If the Teradata-defined Chinese character sets described in Chinese Character Sets are not appropriate for your site, you can define your own character sets using the following names, IDs, and encodings.
| Character Set Name | ID | Description |
|---|---|---|
| SDSCHEBCDIC935_6IJ | 75 | Simplified Chinese for mainframe clients. The encoding form is EBCDIC Shift-Out/Shift-In, where the shift-out character 0x0E and shift-in character 0x0F bracket zero or more double-byte characters. |
| SDTCHEBCDIC937_7IB | 76 | Traditional Chinese for mainframe clients. The encoding form is EBCDIC Shift-Out/Shift-In, where the shift-out character 0x0E and shift-in character 0x0F bracket zero or more double-byte characters. |
| SDSCHGB2312_2T0 | 94 | Simplified Chinese for network-attached clients. The encoding form is Extended UNIX Code (EUC), composed of two code sets: cs0 for single-byte characters and cs1 for double-byte characters. |
| SDTCHBIG5_3R0 | 95 | Traditional Chinese for network-attached clients.
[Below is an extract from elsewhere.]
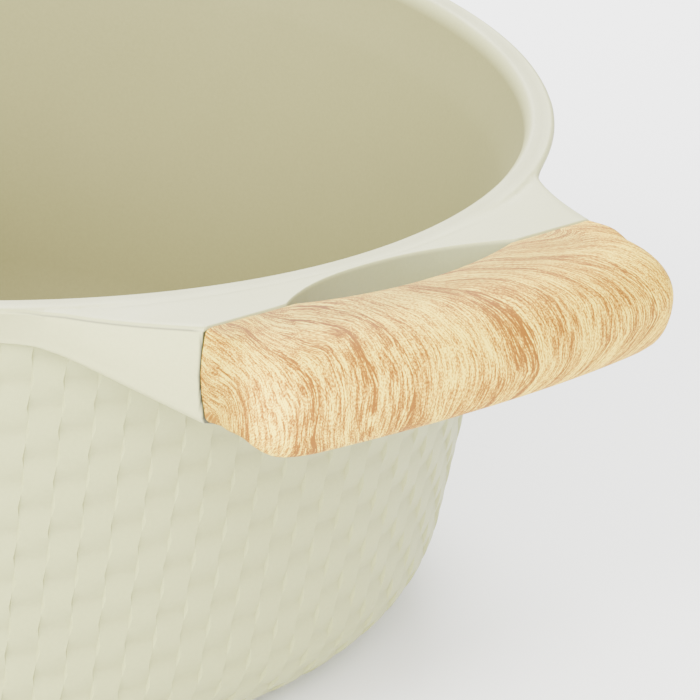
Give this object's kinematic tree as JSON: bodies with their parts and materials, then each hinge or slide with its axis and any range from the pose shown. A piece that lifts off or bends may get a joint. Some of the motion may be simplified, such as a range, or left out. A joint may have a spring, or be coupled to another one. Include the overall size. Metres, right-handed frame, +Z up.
{
  "type": "saucepan with glass lid",
  "caption": "Cast saucepan with woven-relief wall, cream ceramic coating and wood-effect side grips, and a domed glass lid with steel rim, vent and knob lying beside it.",
  "frame": {"origin": "middle of the pot base's underside", "axes": "+Z up out of the pot's mouth, +X out through the right handle; the lid lies on the -Y side"},
  "size_m": [0.3294, 0.5122, 0.1064],
  "materials": {
    "ceramic_coating": "cream ceramic coating on cast aluminium, satin, with a woven relief on the side wall",
    "wood_effect": "pale wood-grain print on heat-resistant phenolic, satin",
    "stainless_steel": "brushed stainless steel",
    "screw_steel": "plated steel",
    "tempered_glass": "clear tempered glass, polished",
    "silicone": "matt silicone rubber",
    "brass": "plain machined brass"
  },
  "bodies": {
    "pot": {"pot_wall": "ceramic_coating", "pot_base": "ceramic_coating", "induction_base_plate": "stainless_steel", "grip_right": "wood_effect", "grip_left": "wood_effect", "grip_screws_right": "screw_steel", "grip_screws_left": "screw_steel"},
    "lid": {"lid_glass": "tempered_glass", "lid_rim_band": "stainless_steel", "rim_liner": "silicone", "steam_vent_eyelet": "stainless_steel", "vent_washer": "silicone", "lid_knob": "wood_effect", "knob_collar": "stainless_steel", "knob_insert": "brass", "upper_knob_washer": "silicone", "lower_knob_washer": "silicone", "screw_washer": "screw_steel", "knob_screw": "screw_steel"}
  },
  "joints": [
    {"name": "lid_lift", "type": "slide", "parent": "pot", "child": "lid", "axis": [0, 0, 1], "range_m": [0, 0.2]}
  ]
}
The value of the first byte in a sequence distinguishes single-byte characters from double-byte characters. |
The system uses the two characters following the underscore (_) in the character set name as a link to the mapping file you create in the TPA etc or TPA cfg directory. The name of the mapping file must start with “map_” and end with the first two characters following the underscore in the character set name.
For example, if you define a character set for SDTCHBIG5_3R0, you must create a mapping file named map_3R that provides the translation tables between the transitional forms and Unicode.